A quelques centaines de mètres, des milliers de personnes attendent de l’autre côté du pont qui sépare la nouvelle ville du quartier « France », la vieille ville classée au patrimoine de l’Unesco. Ils applaudissent les forces de l’ordre qui ne cessent d’affluer sur des lieux.

« Au début on a cru que c’était des pétards de jeunes, puis on a compris que c’était des jihadistes. Ils ont commencé à tirer sur tout le monde », explique Gisèle Kouao, vendeuse sur la plage.

A l’Étoile du sud, visé par les assaillants, les serviettes des baigneurs sont abandonnées autour de la piscine de cet hôtel de luxe, fréquenté par une clientèle occidentale. Une balle s’est logée dans la vitre du réfrigérateur du bar. Par terre, une immense flaque de sang. Une personne « blanche ou libanaise », selon un employé, a été tuée après avoir tenté de se réfugier derrière le comptoir. Elle « a été tuée à bout portant », selon un policier. Le bilan aurait pu être encore plus lourd car les assaillants avaient aussi des grenades.

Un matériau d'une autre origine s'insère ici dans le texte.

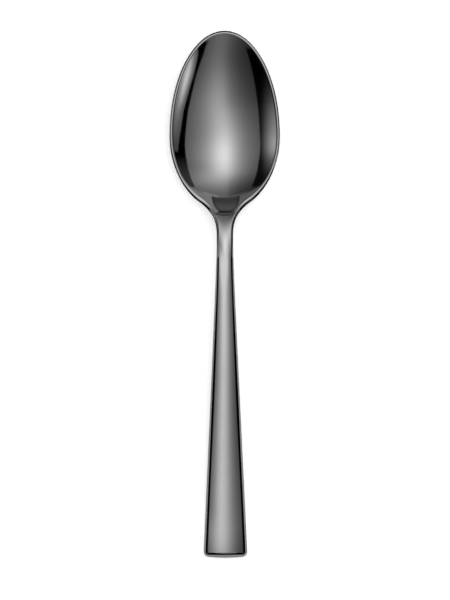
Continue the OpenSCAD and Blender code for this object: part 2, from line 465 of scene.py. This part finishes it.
buffing = {"Strength": BUFF_STRENGTH, "Distance": BUFF_DEPTH, "Height": lines}
buffed = add_node(tree, "ShaderNodeBump", buffing).outputs[0]
tree.links.new(buffed, shader.inputs["Normal"])
shader.inputs["Specular Tint"].default_value = GRAZING_TINT
spoon.data.materials.append(steel)
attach(spoon, "root")
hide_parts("spoon")


# The table top: a plain white sheet, matt, that the spoon lies on. It keeps the soft shadow of the spoon.
# Its small glow, for the camera and for reflections alone, makes the white of the background.
TABLE_R = 7.0
TABLE_SIDES = 96
TABLE_DROP = 0.00002
TABLE_WHITE = 0.95
TABLE_GLOW = 0.38

bpy.ops.mesh.primitive_circle_add(vertices=TABLE_SIDES, radius=TABLE_R, fill_type="NGON",
                                  location=(0, 0, -TABLE_DROP))
table = bpy.context.object
table.name = "table_top"
paper = bpy.data.materials.new("white_paper")
paper.use_nodes = True
tree = paper.node_tree
shader = tree.nodes["Principled BSDF"]
shader.inputs["Base Color"].default_value = (TABLE_WHITE, TABLE_WHITE, TABLE_WHITE, 1)
shader.inputs["Roughness"].default_value = 1.0
shader.inputs["Specular IOR Level"].default_value = 0.0
shader.inputs["Emission Color"].default_value = (1, 1, 1, 1)
path = add_node(tree, "ShaderNodeLightPath")
seen = work_out(tree, "MAXIMUM", path.outputs["Is Camera Ray"], path.outputs["Is Glossy Ray"])
seen = work_out(tree, "MAXIMUM", seen, path.outputs["Is Transmission Ray"])
tree.links.new(work_out(tree, "MULTIPLY", seen, TABLE_GLOW), shader.inputs["Emission Strength"])
table.data.materials.append(paper)


# The tent of white and black cloth round the table: a soft lamp overhead in a round opening, a low strip
# of light in the east, a glow in the west, and a wall in the north with a dark stand before it. Places on
# it are given by how far a mirror on the table leans east and north to show them to the camera.
TENT_R = 6.9
TENT_SEGMENTS = 96
TENT_RINGS = 48
TENT_LEVEL = 1.5


def hump(tree, value, middle, reach):
    """Output that is 1 where the value is at the middle and falls off softly on both sides."""
    away = work_out(tree, "DIVIDE", work_out(tree, "SUBTRACT", value, middle), reach)
    square = work_out(tree, "MULTIPLY", away, away)
    return work_out(tree, "EXPONENT", work_out(tree, "MULTIPLY", square, -1.0))


def product(tree, first, *others):
    """Output of the values multiplied together."""
    for other in others:
        first = work_out(tree, "MULTIPLY", first, other)
    return first


def part_way(tree, first, second, share):
    """Output that goes from first to second as the share goes from 0 to 1."""
    return work_out(tree, "MULTIPLY_ADD", work_out(tree, "SUBTRACT", second, first), share, first)


def distance(tree, a, b):
    """Output of how far a point at a and b is from the middle."""
    square = work_out(tree, "MULTIPLY_ADD", a, a, work_out(tree, "MULTIPLY", b, b))
    return work_out(tree, "SQRT", square)


bpy.ops.object.select_all(action="DESELECT")
bpy.ops.mesh.primitive_uv_sphere_add(segments=TENT_SEGMENTS, ring_count=TENT_RINGS, radius=TENT_R)
tent = bpy.context.object
tent.name = "light_tent"
bpy.ops.object.mode_set(mode="EDIT")
bpy.ops.mesh.select_all(action="SELECT")
bpy.ops.mesh.bisect(plane_co=(0, 0, 0), plane_no=(0, 0, 1), clear_inner=True)
bpy.ops.object.mode_set(mode="OBJECT")
bpy.ops.object.shade_smooth()
tent.visible_camera = False

glow = bpy.data.materials.new("tent_light")
glow.use_nodes = True
tree = glow.node_tree
tree.nodes.remove(tree.nodes["Principled BSDF"])
place = add_node(tree, "ShaderNodeTexCoord").outputs["Object"]
way = add_node(tree, "ShaderNodeVectorMath", {0: place}, operation="NORMALIZE").outputs[0]
xyz = add_node(tree, "ShaderNodeSeparateXYZ", {0: way})
above = work_out(tree, "ADD", xyz.outputs[2], 1.0)
east = work_out(tree, "DIVIDE", xyz.outputs[0], above)
north = work_out(tree, "DIVIDE", xyz.outputs[1], above)
from_middle = work_out(tree, "ABSOLUTE", east)

# The overhead lamp. A soft step is given as its start, its stop, and the values before and after it.
WEST_TO_EAST = (-0.1, 0.1)
LAMP_RISE = (-0.41, 0.11, 0.36, 2.1)
LAMP_FALL = (0.15, 0.47, 1.0, 0.16)
DIP_AT = -0.12
DIP_REACH = 0.085
DIP_LEVEL = -0.17
DIP_WIDTH = 0.03
LEAN_SOUTH = (-0.22, -0.04, 0.1, 0.01)
LEAN_TIP = (-0.45, -0.35, 0.05, 0.0)
LEAN_NORTH = (0.25, 0.42, 0.0, 0.07)
LAMP_WIDTH_EAST = (0.2, 0.5, 0.26, 0.68)
LAMP_WIDTH_WEST = 0.21

dip = hump(tree, north, DIP_AT, DIP_REACH)
rise = work_out(tree, "MULTIPLY_ADD", dip, DIP_LEVEL, step_up(tree, north, *LAMP_RISE))
lean = work_out(tree, "SUBTRACT", step_up(tree, north, *LEAN_SOUTH), step_up(tree, north, *LEAN_TIP))
lean = work_out(tree, "ADD", lean, step_up(tree, north, *LEAN_NORTH))
wide_east = step_up(tree, north, *LAMP_WIDTH_EAST)
width = part_way(tree, LAMP_WIDTH_WEST, wide_east, step_up(tree, east, *WEST_TO_EAST))
width = work_out(tree, "MULTIPLY_ADD", dip, DIP_WIDTH, width)
across = work_out(tree, "DIVIDE", work_out(tree, "SUBTRACT", east, lean), width)
fade = work_out(tree, "MULTIPLY_ADD", across, across, 1.0)
lamp = work_out(tree, "DIVIDE", product(tree, rise, step_up(tree, north, *LAMP_FALL)), fade)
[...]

« On a pensé au Bataclan »

Abbas El-Roz, commercial d’origine libanaise, était à la piscine de l’hôtel au moment de l’attaque. « J’ai vu un des assaillant de loin, raconte-t-il. Il avait une Kalachnikov et une ceinture de grenades. Il cherchait des gens ». Il s’est alors réfugié dans sa chambre avec trois amis pour attendre les secours.

Carine Boa, une Belgo-Ivoirienne, était dans un « maquis » avec ses deux fils. « On nous a dit que c’était une dispute entre deux patrons de bar, puis que c’était plus grave. On s’est réfugiés dans une petite remise. On était une vingtaine », raconte cette enseignante au lycée international Jean Mermoz d’Abidjan, venue passer la journée à la plage.

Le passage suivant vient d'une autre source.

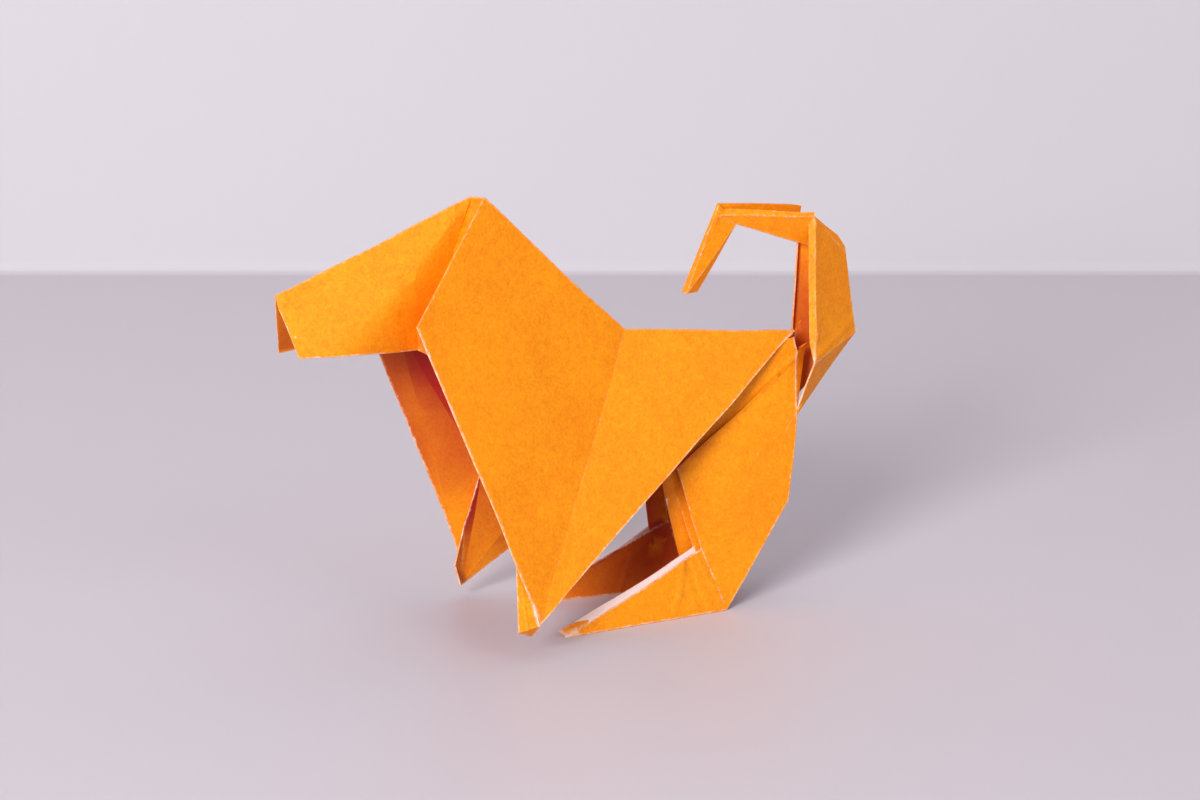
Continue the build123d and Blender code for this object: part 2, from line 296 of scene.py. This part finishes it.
def fold_wear_group(worn_line):
    """All the worn folds of the sheet in one mask, broken up by the paper's fibres."""
    tree, given, out = group(
        "fold_wear",
        (("Place", "NodeSocketVector"),),
        (("Mask", "NodeSocketFloat"),),
    )
    stray = 0.5             # millimetres by which a line wanders, half of it to each side
    ragged = node(tree, "ShaderNodeTexNoise", -900, -200, Scale=1.6, Detail=2.0, Roughness=0.6)
    tree.links.new(given["Place"], ragged.inputs["Vector"])
    strayed = node(tree, "ShaderNodeVectorMath", -750, -200, operation="MULTIPLY_ADD")
    tree.links.new(ragged.outputs["Color"], strayed.inputs[0])
    strayed.inputs[1].default_value = (stray, stray, stray)
    tree.links.new(given["Place"], strayed.inputs[2])
    centred = node(tree, "ShaderNodeVectorMath", -600, -200, operation="SUBTRACT")
    tree.links.new(strayed.outputs[0], centred.inputs[0])
    centred.inputs[1].default_value = (stray / 2, stray / 2, stray / 2)
    total = None
    for half in (NEAR, FAR):
        for start, end, width, strength in WORN:
            if half is FAR and start in RIDGE and end in RIDGE:
                continue
            mask = line_mask(
                tree, worn_line, centred.outputs[0], place(start, half), place(end, half),
                width, strength,
            )
            total = mask if total is None else math_node(tree, "MAXIMUM", -300, 0, total, mask)
    patches = node(tree, "ShaderNodeTexNoise", -600, -400, Scale=0.5, Detail=4.0, Roughness=0.75)
    tree.links.new(given["Place"], patches.inputs["Vector"])
    uneven = node(tree, "ShaderNodeMapRange", -300, -400)
    tree.links.new(patches.outputs["Fac"], uneven.inputs["Value"])
    uneven.inputs["From Min"].default_value = 0.38
    uneven.inputs["From Max"].default_value = 0.58
    uneven.inputs["To Min"].default_value = 0.22
    uneven.inputs["To Max"].default_value = 1.0
    rubbed = math_node(tree, "MULTIPLY", 0, 0, total, uneven.outputs[0])
    tree.links.new(rubbed, out["Mask"])
    return tree


def paper_grain_group():
    """Coarse fibres of craft paper: a tone that varies, pale specks, and a height."""
    tree, given, out = group(
        "paper_grain",
        (("Place", "NodeSocketVector"),),
        (("Tone", "NodeSocketFloat"), ("Specks", "NodeSocketFloat"), ("Height", "NodeSocketFloat")),
    )
    fibres = node(tree, "ShaderNodeTexNoise", -600, 300, Scale=2.4, Detail=3.0, Roughness=0.7)
    mottle = node(tree, "ShaderNodeTexNoise", -600, 100, Scale=0.75, Detail=3.0, Roughness=0.6)
    cloud = node(tree, "ShaderNodeTexNoise", -600, -100, Scale=0.09, Detail=2.0, Roughness=0.5)
    specks = node(tree, "ShaderNodeTexVoronoi", -600, -300, Scale=0.20)
    for texture in (fibres, mottle, cloud, specks):
        tree.links.new(given["Place"], texture.inputs["Vector"])
    fine = math_node(tree, "MULTIPLY", -350, 300, fibres.outputs["Fac"], 0.56)
    medium = math_node(tree, "MULTIPLY_ADD", -350, 200, mottle.outputs["Fac"], 0.24, fine)
    broad = math_node(tree, "MULTIPLY_ADD", -350, 100, cloud.outputs["Fac"], 0.20, medium)
    tree.links.new(broad, out["Tone"])
    dots = node(tree, "ShaderNodeMapRange", -350, -300)
    tree.links.new(specks.outputs["Distance"], dots.inputs["Value"])
    dots.inputs["From Min"].default_value = 0.015
    dots.inputs["From Max"].default_value = 0.035
    dots.inputs["To Min"].default_value = 0.7
    dots.inputs["To Max"].default_value = 0.0
    tree.links.new(dots.outputs[0], out["Specks"])
    height = math_node(tree, "MULTIPLY_ADD", -350, -100, mottle.outputs["Fac"], 0.8, fine)
    tree.links.new(height, out["Height"])
    return tree


def paper_colour_group():
    """Colour of craft paper: two tones of fibre, painted shade where other layers close it in, pale
    where rubbed.
    """
    tree, given, out = group(
        "paper_colour",
        tuple((name, "NodeSocketColor") for name in COLOURS)
        + tuple((name, "NodeSocketFloat") for name in ("Tone", "Painted shade", "Wear")),
        (("Colour", "NodeSocketColor"),),
    )
    tone = node(tree, "ShaderNodeMapRange", -850, 300)
    tree.links.new(given["Tone"], tone.inputs["Value"])
    tone.inputs["From Min"].default_value = 0.38
    tone.inputs["From Max"].default_value = 0.62
    fibre = mix_colour(tree, -650, 200, tone.outputs[0], given["Deep colour"], given["Colour"])
    # Painted shade: where other layers close the sheet in, the colour turns towards the painted shade
    # colour
    closed = node(tree, "ShaderNodeMapRange", -850, 0, interpolation_type="SMOOTHSTEP")
    tree.links.new(given["Painted shade"], closed.inputs["Value"])
    closed.inputs["From Min"].default_value = 0.06
    closed.inputs["From Max"].default_value = 0.45
    base = mix_colour(tree, -450, 200, closed.outputs[0], fibre, given["Painted shade colour"])
    rubbed = mix_colour(tree, -250, 100, given["Wear"], base, given["Worn colour"])
    tree.links.new(rubbed, out["Colour"])
    return tree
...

« On avait très peur. On a pensé aux gens du Bataclan », dit-elle en référence à l’attaque jihadiste de la salle de concert à Paris le 13 novembre, qui a fait 90 morts.

« Je croyais que c’était notre dernière heure. On se dit toujours que ces choses ne peuvent pas arriver », souffle-t-elle.

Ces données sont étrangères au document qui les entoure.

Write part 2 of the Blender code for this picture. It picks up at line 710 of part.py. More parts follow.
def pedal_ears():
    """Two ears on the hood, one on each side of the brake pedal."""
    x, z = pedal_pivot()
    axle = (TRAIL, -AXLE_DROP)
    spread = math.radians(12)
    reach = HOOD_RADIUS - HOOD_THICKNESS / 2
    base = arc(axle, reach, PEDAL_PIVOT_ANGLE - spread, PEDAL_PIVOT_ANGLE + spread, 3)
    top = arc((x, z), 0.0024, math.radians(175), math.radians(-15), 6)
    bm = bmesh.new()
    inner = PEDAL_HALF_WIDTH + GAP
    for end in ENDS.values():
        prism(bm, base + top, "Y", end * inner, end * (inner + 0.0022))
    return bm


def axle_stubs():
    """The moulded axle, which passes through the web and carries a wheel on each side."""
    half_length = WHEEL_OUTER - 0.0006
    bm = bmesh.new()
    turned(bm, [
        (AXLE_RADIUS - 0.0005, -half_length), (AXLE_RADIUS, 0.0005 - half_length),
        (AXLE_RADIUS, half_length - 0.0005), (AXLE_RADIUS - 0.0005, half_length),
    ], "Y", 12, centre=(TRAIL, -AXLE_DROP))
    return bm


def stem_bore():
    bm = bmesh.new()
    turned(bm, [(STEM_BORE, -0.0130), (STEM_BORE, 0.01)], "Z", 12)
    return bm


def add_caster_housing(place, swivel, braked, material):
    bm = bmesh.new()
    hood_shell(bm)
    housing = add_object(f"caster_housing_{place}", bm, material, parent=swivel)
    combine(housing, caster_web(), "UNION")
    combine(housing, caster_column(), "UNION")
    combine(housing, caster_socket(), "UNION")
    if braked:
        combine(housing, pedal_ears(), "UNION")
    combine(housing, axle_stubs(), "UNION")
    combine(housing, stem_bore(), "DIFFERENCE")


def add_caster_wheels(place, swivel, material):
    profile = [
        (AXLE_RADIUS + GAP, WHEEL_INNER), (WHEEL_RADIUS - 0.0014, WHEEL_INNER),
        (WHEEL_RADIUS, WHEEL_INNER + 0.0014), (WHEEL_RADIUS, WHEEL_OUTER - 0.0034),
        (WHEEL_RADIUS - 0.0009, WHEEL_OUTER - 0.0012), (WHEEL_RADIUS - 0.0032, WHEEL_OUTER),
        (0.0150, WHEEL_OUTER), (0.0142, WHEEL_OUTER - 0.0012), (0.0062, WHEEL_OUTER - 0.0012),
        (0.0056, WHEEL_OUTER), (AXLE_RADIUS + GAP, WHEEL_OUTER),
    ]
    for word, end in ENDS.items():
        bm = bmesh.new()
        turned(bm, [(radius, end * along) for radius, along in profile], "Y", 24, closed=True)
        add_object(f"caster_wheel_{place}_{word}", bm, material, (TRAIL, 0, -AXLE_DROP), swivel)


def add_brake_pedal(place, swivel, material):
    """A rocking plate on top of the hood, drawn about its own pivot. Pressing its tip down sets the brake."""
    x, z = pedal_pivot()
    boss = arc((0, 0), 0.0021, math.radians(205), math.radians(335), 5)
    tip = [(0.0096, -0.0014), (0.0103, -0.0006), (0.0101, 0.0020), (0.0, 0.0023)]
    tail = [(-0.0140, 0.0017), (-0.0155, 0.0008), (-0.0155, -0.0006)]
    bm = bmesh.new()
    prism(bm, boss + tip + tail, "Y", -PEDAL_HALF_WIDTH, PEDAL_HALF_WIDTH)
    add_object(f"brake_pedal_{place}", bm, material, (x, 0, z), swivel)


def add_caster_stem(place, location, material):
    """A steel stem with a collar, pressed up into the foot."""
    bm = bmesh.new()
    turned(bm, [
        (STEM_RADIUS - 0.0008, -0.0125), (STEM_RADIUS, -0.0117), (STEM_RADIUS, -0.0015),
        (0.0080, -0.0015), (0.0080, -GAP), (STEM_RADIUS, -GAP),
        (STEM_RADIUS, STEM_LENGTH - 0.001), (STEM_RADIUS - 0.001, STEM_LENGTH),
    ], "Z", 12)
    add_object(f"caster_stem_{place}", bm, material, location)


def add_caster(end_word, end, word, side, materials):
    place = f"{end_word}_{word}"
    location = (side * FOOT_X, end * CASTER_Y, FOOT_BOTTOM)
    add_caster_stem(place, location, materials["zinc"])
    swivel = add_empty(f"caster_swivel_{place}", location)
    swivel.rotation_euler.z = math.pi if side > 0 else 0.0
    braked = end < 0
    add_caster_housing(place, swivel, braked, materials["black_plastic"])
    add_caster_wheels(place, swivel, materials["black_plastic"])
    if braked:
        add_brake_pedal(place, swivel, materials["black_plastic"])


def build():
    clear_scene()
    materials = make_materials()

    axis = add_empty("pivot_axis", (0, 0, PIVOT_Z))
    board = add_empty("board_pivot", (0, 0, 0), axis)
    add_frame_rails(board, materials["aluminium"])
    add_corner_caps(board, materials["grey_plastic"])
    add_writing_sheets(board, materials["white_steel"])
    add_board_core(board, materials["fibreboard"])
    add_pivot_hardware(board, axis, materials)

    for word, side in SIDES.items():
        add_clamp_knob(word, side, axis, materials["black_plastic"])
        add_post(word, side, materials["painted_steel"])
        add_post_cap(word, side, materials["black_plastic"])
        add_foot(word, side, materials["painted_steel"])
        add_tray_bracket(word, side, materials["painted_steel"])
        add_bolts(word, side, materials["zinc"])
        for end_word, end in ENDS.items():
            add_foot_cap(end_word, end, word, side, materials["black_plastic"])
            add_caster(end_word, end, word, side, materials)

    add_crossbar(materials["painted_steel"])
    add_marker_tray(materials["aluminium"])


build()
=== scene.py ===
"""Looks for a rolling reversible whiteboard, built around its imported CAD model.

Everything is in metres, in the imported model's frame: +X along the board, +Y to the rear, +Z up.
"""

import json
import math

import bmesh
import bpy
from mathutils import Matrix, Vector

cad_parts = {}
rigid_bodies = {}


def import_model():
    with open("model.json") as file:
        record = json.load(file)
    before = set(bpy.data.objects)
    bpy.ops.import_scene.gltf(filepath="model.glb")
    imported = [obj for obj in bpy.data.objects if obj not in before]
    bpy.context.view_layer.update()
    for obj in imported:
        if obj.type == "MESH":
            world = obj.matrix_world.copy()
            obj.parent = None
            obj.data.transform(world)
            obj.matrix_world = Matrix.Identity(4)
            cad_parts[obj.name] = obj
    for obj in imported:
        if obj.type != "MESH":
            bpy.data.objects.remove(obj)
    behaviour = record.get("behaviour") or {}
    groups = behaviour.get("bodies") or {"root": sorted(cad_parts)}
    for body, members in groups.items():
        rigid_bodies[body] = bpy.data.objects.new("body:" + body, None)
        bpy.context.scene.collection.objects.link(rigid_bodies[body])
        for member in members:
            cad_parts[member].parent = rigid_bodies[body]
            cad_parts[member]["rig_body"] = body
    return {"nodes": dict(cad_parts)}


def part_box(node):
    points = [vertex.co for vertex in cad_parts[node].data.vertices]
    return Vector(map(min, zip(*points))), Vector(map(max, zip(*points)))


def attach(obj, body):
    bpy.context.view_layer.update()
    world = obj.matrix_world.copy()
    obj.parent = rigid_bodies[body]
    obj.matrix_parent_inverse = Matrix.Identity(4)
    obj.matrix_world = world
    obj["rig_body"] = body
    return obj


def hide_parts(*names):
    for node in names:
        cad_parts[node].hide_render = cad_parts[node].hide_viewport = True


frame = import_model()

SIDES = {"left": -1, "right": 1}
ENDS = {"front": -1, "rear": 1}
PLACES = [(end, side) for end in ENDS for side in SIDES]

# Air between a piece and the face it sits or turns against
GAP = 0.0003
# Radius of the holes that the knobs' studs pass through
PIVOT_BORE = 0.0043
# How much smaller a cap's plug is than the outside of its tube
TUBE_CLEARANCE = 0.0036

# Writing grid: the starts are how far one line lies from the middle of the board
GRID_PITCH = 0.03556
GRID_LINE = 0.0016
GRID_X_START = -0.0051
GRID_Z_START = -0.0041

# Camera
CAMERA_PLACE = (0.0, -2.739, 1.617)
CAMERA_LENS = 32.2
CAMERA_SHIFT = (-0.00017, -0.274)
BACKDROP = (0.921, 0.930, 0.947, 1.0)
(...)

Dans la vielle ville, protégée par les forces de l’ordre, Marie-Claire Yapi est en pleurs avec son jeune fils. Dans la panique, elle a été séparée de son bébé de neuf mois et de sa soeur. « On a vu un des hommes (celui tué sur la plage), raconte-t-elle. Il avait une Kalachnikov. Même touché, il avait encore envie de tuer. Un homme m’a dit +Ne restez pas là. C’est du sérieux. Ils tuent tout le monde+ ».

Devant elle, Koumena Kakou Bertin témoigne, en état de choc, le T-shirt maculé de sang. Les assaillants « arrosaient et criaient Allah Akbar » (Dieu est grand en arabe). L’un d’eux « achevait les gens à terre ».

Des dizaines de survivants en maillots de bain ou tout juste protégés par des sacs de plage sont escortés par les militaires. Les visages sont défaits, certains tremblent. Charlotte Yao, vendeuse, avoue: « On a eu peur, on a beaucoup pleuré ».